ITIL (the Information Technology Infrastructure Library), for example, was defined in the 1990s as a best-practice framework for large-scale UK government systems.

Is ITIL still appropriate framework for the private cloud?

The long-standing goal of data centre management the private cloud has been dynamic IT, or the allocation of IT resources on demand according to the needs of the business.

ITIL has evolved since it was first defined and is now running at version 3, which is considered a complete overhaul.

PCs gone mad

Many enterprise management toolsets take into account the principles articulated by ITIL, and organisations that succeed in using ITIL to its full potential and recognising it as a framework, not a prescriptive methodology, remain strong advocates.

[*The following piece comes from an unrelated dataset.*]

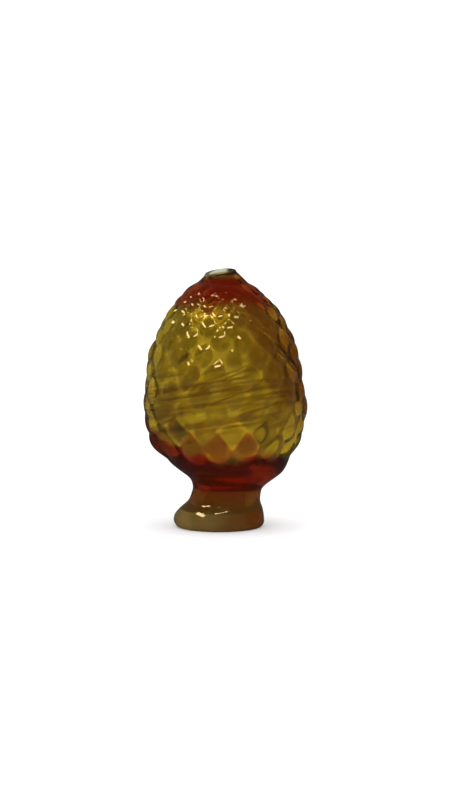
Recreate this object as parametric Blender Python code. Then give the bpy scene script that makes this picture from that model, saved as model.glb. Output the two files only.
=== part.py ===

But for some the implementation of ITIL is unsuccessful, creating a situation where, instead of enabling service delivery, it acts as a bottleneck.

Some pundits see private cloud and ITIL as chalk and cheese

According to one IT manager cited by the commentator Judith Hurwitz, “It’s bureaucracy gone mad. This approach will not help make IT more responsive, it will do the opposite.”

ITIL v3 builds in elements such as activity-based demand management, but it still incorporates management processes and an interface between IT and the business that can cause unnecessary overheads if implemented poorly.

Losing control

Against this background, the advent of private cloud has led some to wonder if the framework’s days are numbered.

Some pundits see private cloud and ITIL as chalk and cheese, while others argue that frameworks are more relevant than ever.

Flexibility is at the heart of both arguments. Inflexible operational management may negate the benefits of the private cloud, but at the other end of the scale freedom without controls leads to anarchy and an inability to respond when things go wrong.

For a specific example, consider the configuration management database (CMDB) – the place where information is stored about the assets and resources that exist in the IT environment.

What the experts say

The structure of a CMDB has been the subject of vigorous debate but few would deny its importance. Indeed, as we saw in a previous article, the presence of such a repository can make things more agile, not less.

The point about ITIL is that it is an encapsulation of best practice as learned by experts in the field. Some elements may need to be tweaked to take into account changes in IT but the core principles are unlikely to become any less valid for the private cloud.

ITIL processes should not, however, be implemented in a way that put bureaucracy first and service delivery second. Such implementations were never intended by the designers of ITIL but they have given the framework its chequered reputation.

Poorly implemented management best practice may have worked, however clumsily, for older IT environments. But it could well undermine the essence of dynamic IT and should therefore be avoided if all the benefits of private cloud are to be achieved ®.